Today, Discovery is one of the Washington, D.C. area’s top employers. It now occupies not a floor and a half of a building but a newly built, beautiful building of its own in Silver Spring which dwarfs anything in the neighborhood.


When Discovery arrived, the area was barren of restaurants and shops. It now thrives. Jokingly, people say that that part of Silver Spring should be called Hendricksville, after the founder of Discovery, John Hendricks.


The transformation of Discovery from a company in 1992 with 245 employees to the powerhouse it is today is part of one of the great business stories of the 20th century – the emergence of cable networks as dynamic entertainment forces. It is a story that has taken place over twenty years and one that we now take for granted.


Of course networks like Discovery are important cultural forces…


In 1985, twenty years ago, when I was the head of Ad Sales on the west coast for A&E, I told people at ad agencies the day would come when cable networks would control more eyeballs than broadcast networks and I was scoffed at. But it happened in 2004 and has continued to accelerate.

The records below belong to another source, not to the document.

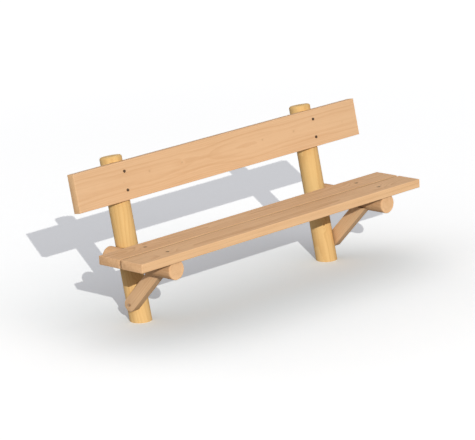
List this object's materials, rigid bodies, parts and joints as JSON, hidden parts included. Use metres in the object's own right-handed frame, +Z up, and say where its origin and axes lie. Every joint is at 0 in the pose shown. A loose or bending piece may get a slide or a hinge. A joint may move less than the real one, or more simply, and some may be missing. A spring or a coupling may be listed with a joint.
{
  "type": "rustic log bench",
  "caption": "Garden bench with a plank seat and back board on two leaning round log posts, with round log bearers and diagonal braces, to be anchored to the ground.",
  "frame": {"origin": "on the ground, in the middle of the bench's footprint (mid length, and halfway between the seat's front edge and the rearmost point of the leaning posts)", "axes": "+X along the bench, to the right of someone who looks at its front; +Y from the front to the back; +Z up"},
  "size_m": [2, 0.5887, 0.8278],
  "materials": {
    "post_wood": "oiled round timber, honey yellow",
    "bearer_wood": "oiled round timber, tan",
    "brace_wood": "oiled sawn timber, tan",
    "seat_wood": "oiled planed timber, tan brown",
    "back_board_wood": "oiled planed timber, tan",
    "dowel_wood": "plain hardwood",
    "bolt_steel": "weathered dark galvanised steel"
  },
  "bodies": {
    "root": {"post_left": "post_wood", "post_right": "post_wood", "bearer_left": "bearer_wood", "bearer_right": "bearer_wood", "brace_left": "brace_wood", "brace_right": "brace_wood", "seat_plank_front": "seat_wood", "seat_plank_rear": "seat_wood", "back_board": "back_board_wood", "back_board_screws": "bolt_steel", "seat_screws": "bolt_steel", "bearer_bolts": "bolt_steel", "bearer_bolt_head_washers": "bolt_steel", "bearer_bolt_nut_washers": "bolt_steel", "bearer_bolt_nuts": "bolt_steel", "brace_foot_screws": "bolt_steel", "brace_head_dowels": "dowel_wood"}
  },
  "joints": []
}
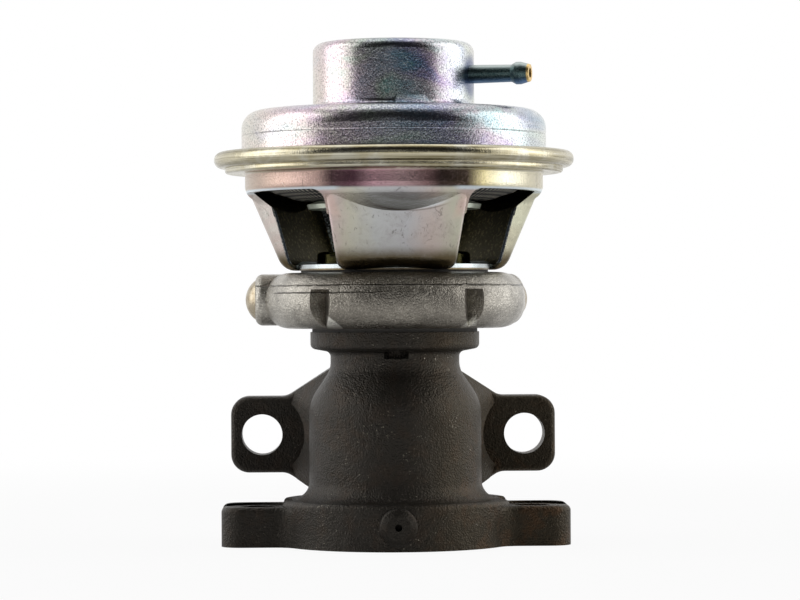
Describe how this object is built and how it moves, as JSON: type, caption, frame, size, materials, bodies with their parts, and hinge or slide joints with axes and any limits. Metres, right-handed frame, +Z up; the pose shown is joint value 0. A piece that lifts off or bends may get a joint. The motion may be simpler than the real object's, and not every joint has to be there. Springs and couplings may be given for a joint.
{
  "type": "exhaust gas recirculation valve",
  "caption": "Vacuum-operated exhaust gas recirculation valve: iron body with flanged ports, aluminium spacer, windowed pressed cup, rolled rim, stepped cap and hose nipple.",
  "frame": {"origin": "centre of the base port on the underside of the base flange", "axes": "+Z up along the valve stem, -Y to the front boss, +Y to the rear flange, +X to the hose nipple side"},
  "size_m": [0.0772, 0.0772, 0.1075],
  "materials": {
    "cast_iron": "rough",
    "cast_aluminium": "sand cast",
    "chromate_steel": "pearly chromate",
    "plated_steel": "grainy plated",
    "bright_steel": "satin",
    "machined_steel": "machined",
    "bronze": "sintered",
    "rubber": "fabric faced",
    "gasket": "matte"
  },
  "bodies": {
    "housing": {"valve_body": "cast_iron", "valve_seat": "machined_steel", "stem_guide_bush": "bronze", "soot_deflector": "machined_steel", "stem_seal": "rubber", "seal_retainer": "bright_steel", "body_gasket": "gasket", "spacer_ring": "cast_aluminium", "core_plug_left": "bright_steel", "core_plug_right": "bright_steel", "housing_gasket": "gasket", "lower_housing": "chromate_steel", "housing_screws": "chromate_steel", "screw_washers": "chromate_steel", "diaphragm": "rubber", "return_spring": "machined_steel", "spring_seat": "bright_steel", "upper_housing": "plated_steel", "vacuum_nipple": "plated_steel"},
    "valve": {"poppet": "machined_steel", "poppet_nut": "machined_steel", "valve_stem": "machined_steel", "lower_plate": "bright_steel", "upper_plate": "bright_steel", "stem_washer": "bright_steel", "stem_nut": "bright_steel"}
  },
  "joints": [
    {"name": "valve_lift", "type": "slide", "parent": "housing", "child": "valve", "axis": [0, 0, 1], "range_m": [0, 0.0055], "stiffness_N_per_m": 4000, "springref_m": -0.003, "deforming": ["return_spring", "diaphragm"]}
  ]
}
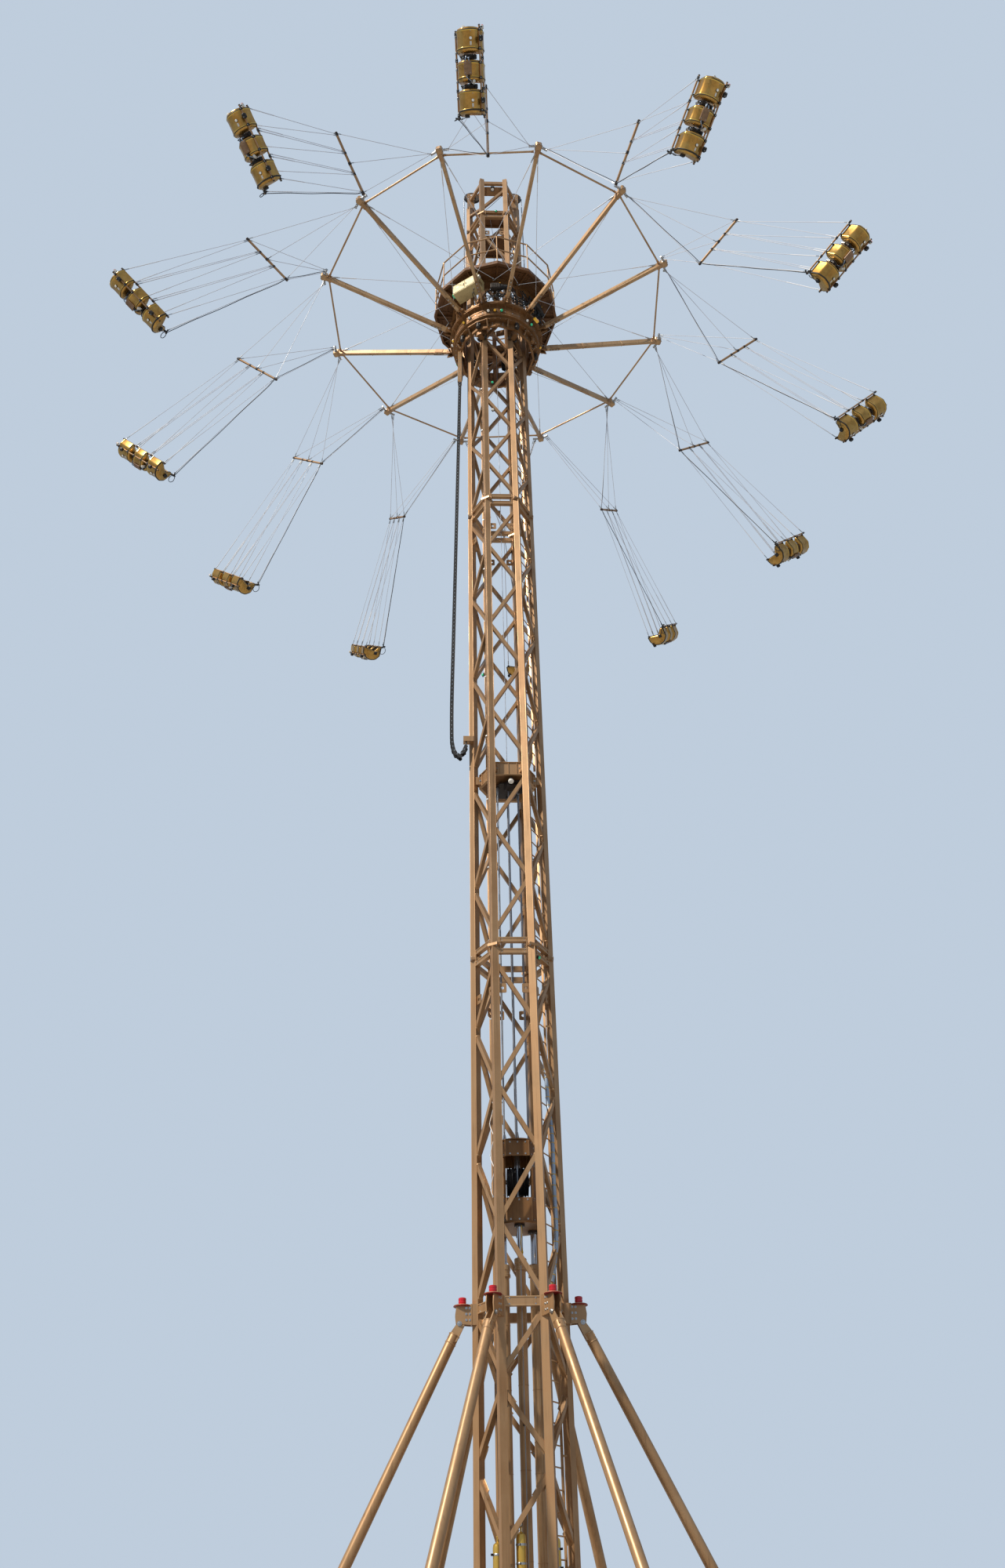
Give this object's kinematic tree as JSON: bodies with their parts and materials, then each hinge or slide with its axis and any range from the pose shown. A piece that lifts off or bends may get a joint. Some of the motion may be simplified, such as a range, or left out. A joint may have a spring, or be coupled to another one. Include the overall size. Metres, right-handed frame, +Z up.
{
  "type": "chair swing tower ride",
  "caption": "Hexagonal lattice tower with a climbing carriage, a slewing ring of radial arms and bench gondolas with bucket seats hung on cables between the arm tips.",
  "frame": {"origin": "the tower's axis at ground level, on the underside of the base frame", "axes": "+Z up the tower, -Y towards the tower's front flat, +X to the right seen from the front"},
  "size_m": [18.5178, 18.5178, 36.15],
  "materials": {
    "tower_paint": "bronze paint, satin, a little weathered",
    "dark_bronze": "darker bronze paint, satin",
    "seat_shell": "gold paint, semi-gloss",
    "steel_cable": "galvanised wire rope and plain steel",
    "black_parts": "black, matt",
    "cabinet_paint": "beige paint, satin"
  },
  "bodies": {
    "tower": {"base_frame": "tower_paint", "tower_section_lower": "tower_paint", "tower_section_middle": "tower_paint", "tower_section_upper": "tower_paint", "tower_head": "tower_paint", "strut_1": "tower_paint", "strut_2": "tower_paint", "strut_3": "tower_paint", "strut_4": "tower_paint", "strut_5": "tower_paint", "strut_6": "tower_paint", "lift_cylinders": "dark_bronze", "pulley_deck": "tower_paint", "hoist_falls": "steel_cable", "energy_chain": "black_parts", "carriage_rope_left": "steel_cable", "carriage_rope_right": "steel_cable"},
    "block": {"hoist_block": "black_parts"},
    "carriage": {"carriage_frame": "dark_bronze", "work_platform": "dark_bronze", "platform_railing": "tower_paint"},
    "ring": {"slew_ring": "dark_bronze", "control_cabinet": "cabinet_paint", "arm_1": "tower_paint", "arm_2": "tower_paint", "arm_3": "tower_paint", "arm_4": "tower_paint", "arm_5": "tower_paint", "arm_6": "tower_paint", "arm_7": "tower_paint", "arm_8": "tower_paint", "arm_9": "tower_paint", "arm_10": "tower_paint", "arm_11": "tower_paint", "arm_12": "tower_paint"},
    "seat_1": {"hanger_1": "steel_cable", "gondola_1": "seat_shell"},
    "seat_2": {"hanger_2": "steel_cable", "gondola_2": "seat_shell"},
    "seat_3": {"hanger_3": "steel_cable", "gondola_3": "seat_shell"},
    "seat_4": {"hanger_4": "steel_cable", "gondola_4": "seat_shell"},
    "seat_5": {"hanger_5": "steel_cable", "gondola_5": "seat_shell"},
    "seat_6": {"hanger_6": "steel_cable", "gondola_6": "seat_shell"},
    "seat_7": {"hanger_7": "steel_cable", "gondola_7": "seat_shell"},
    "seat_8": {"hanger_8": "steel_cable", "gondola_8": "seat_shell"},
    "seat_9": {"hanger_9": "steel_cable", "gondola_9": "seat_shell"},
    "seat_10": {"hanger_10": "steel_cable", "gondola_10": "seat_shell"},
    "seat_11": {"hanger_11": "steel_cable", "gondola_11": "seat_shell"},
    "seat_12": {"hanger_12": "steel_cable", "gondola_12": "seat_shell"}
  },
  "joints": [
    {"name": "carriage_lift", "type": "slide", "parent": "tower", "child": "carriage", "axis": [0, 0, 1], "range_m": [-21, 0], "deforming": ["energy_chain", "carriage_rope_left", "carriage_rope_right"]},
    {"name": "block_lift", "type": "slide", "parent": "tower", "child": "block", "axis": [0, 0, 1], "range_m": [0, 5.26], "deforming": ["hoist_falls"]},
    {"name": "ring_spin", "type": "hinge", "parent": "carriage", "child": "ring", "pos_m": [0, 0, 29.2], "axis": [0, 0, 1], "continuous": true},
    {"name": "swing_1", "type": "hinge", "parent": "ring", "child": "seat_1", "pos_m": [-0.2805, -4.33761, 30.79], "axis": [-0.9979, 0.0645, 0], "range_deg": [-45, 10]},
    {"name": "swing_2", "type": "hinge", "parent": "ring", "child": "seat_2", "pos_m": [1.92588, -3.89673, 30.79], "axis": [-0.8965, -0.4431, 0], "range_deg": [-45, 10]},
    {"name": "swing_3", "type": "hinge", "parent": "ring", "child": "seat_3", "pos_m": [3.61623, -2.41172, 30.79], "axis": [-0.5548, -0.832, 0], "range_deg": [-45, 10]},
    {"name": "swing_4", "type": "hinge", "parent": "ring", "child": "seat_4", "pos_m": [4.33761, -0.2805, 30.79], "axis": [-0.0645, -0.9979, 0], "range_deg": [-45, 10]},
    {"name": "swing_5", "type": "hinge", "parent": "ring", "child": "seat_5", "pos_m": [3.89673, 1.92588, 30.79], "axis": [0.4431, -0.8965, 0], "range_deg": [-45, 10]},
    {"name": "swing_6", "type": "hinge", "parent": "ring", "child": "seat_6", "pos_m": [2.41172, 3.61623, 30.79], "axis": [0.832, -0.5548, 0], "range_deg": [-45, 10]},
    {"name": "swing_7", "type": "hinge", "parent": "ring", "child": "seat_7", "pos_m": [0.2805, 4.33761, 30.79], "axis": [0.9979, -0.0645, 0], "range_deg": [-45, 10]},
    {"name": "swing_8", "type": "hinge", "parent": "ring", "child": "seat_8", "pos_m": [-1.92588, 3.89673, 30.79], "axis": [0.8965, 0.4431, 0], "range_deg": [-45, 10]},
    {"name": "swing_9", "type": "hinge", "parent": "ring", "child": "seat_9", "pos_m": [-3.61623, 2.41172, 30.79], "axis": [0.5548, 0.832, 0], "range_deg": [-45, 10]},
    {"name": "swing_10", "type": "hinge", "parent": "ring", "child": "seat_10", "pos_m": [-4.33761, 0.2805, 30.79], "axis": [0.0645, 0.9979, 0], "range_deg": [-45, 10]},
    {"name": "swing_11", "type": "hinge", "parent": "ring", "child": "seat_11", "pos_m": [-3.89673, -1.92588, 30.79], "axis": [-0.4431, 0.8965, 0], "range_deg": [-45, 10]},
    {"name": "swing_12", "type": "hinge", "parent": "ring", "child": "seat_12", "pos_m": [-2.41172, -3.61623, 30.79], "axis": [-0.832, 0.5548, 0], "range_deg": [-45, 10]}
  ],
  "couplings": [
    {"joint": "block_lift", "follows": "carriage_lift", "ratio": -0.25}
  ]
}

This transformation of the media landscape is largely due to the vision of individuals like John Hendricks, who mortgaged his life to the hilt and maxed his credit cards to launch Discovery. Hendricks, Ted Turner, the often vilified John Malone, and others took a small backwater industry and transformed it over a couple of decades into a major industry which influences every part of our lives.


Can we, most of us, imagine life without CNN? It is difficult for me.


Cable companies are now competing with telephone companies for my phone business and are providing me with high speed internet access. Internet? Who knew that in 1985?


Today, in the background, Internet2 [code named, I think, Abilene] is hovering, an even more robust infrastructure which is just beginning to make itself available, and promises to transform the media landscape even more.


When I started working for A&E, many ad executives looked at me quizzically and asked me: what magazine is this? Or: what’s cable?


None of those questions are asked anymore.


Cable is an industry and cable networks are a force, whether delivered by a wire or from the sky by satellite. Broadcast networks are continuing to creatively drift, with ratings in a slow downward spiral despite occasional successes like DESPERATE HOUSEWIVES.


Cable nets are competing creatively and in ratings with the broadcast networks. The unthinkable of twenty years ago is now almost accepted as fact. Broadcast networks still have a glitter about them but the glitter doesn’t twinkle as brightly as it did.


All of these were thoughts I had as I walked from the Washington Metro up to the Discovery Building. The transformation of an industry seemed embodied in that physical structure.


However, cable is now considered a “mature” industry and must fend off new technology threats. Internet surfing is replacing television viewing and with Internet2 hanging off there in the background, more changes are in the offing.


The fastest growing segment in advertising expenditures is for internet delivered advertising, which is a sure harbinger that change is upon us. Verizon is introducing a new cell phone handset that apparently delivers pretty damn good pictures.


Electronic innovations will continue to accelerate and acerbate our sense of “future shock”.


We live in yesterday’s future and it is far different from what we expected in 1985.


I find it exciting even if a bit threatening.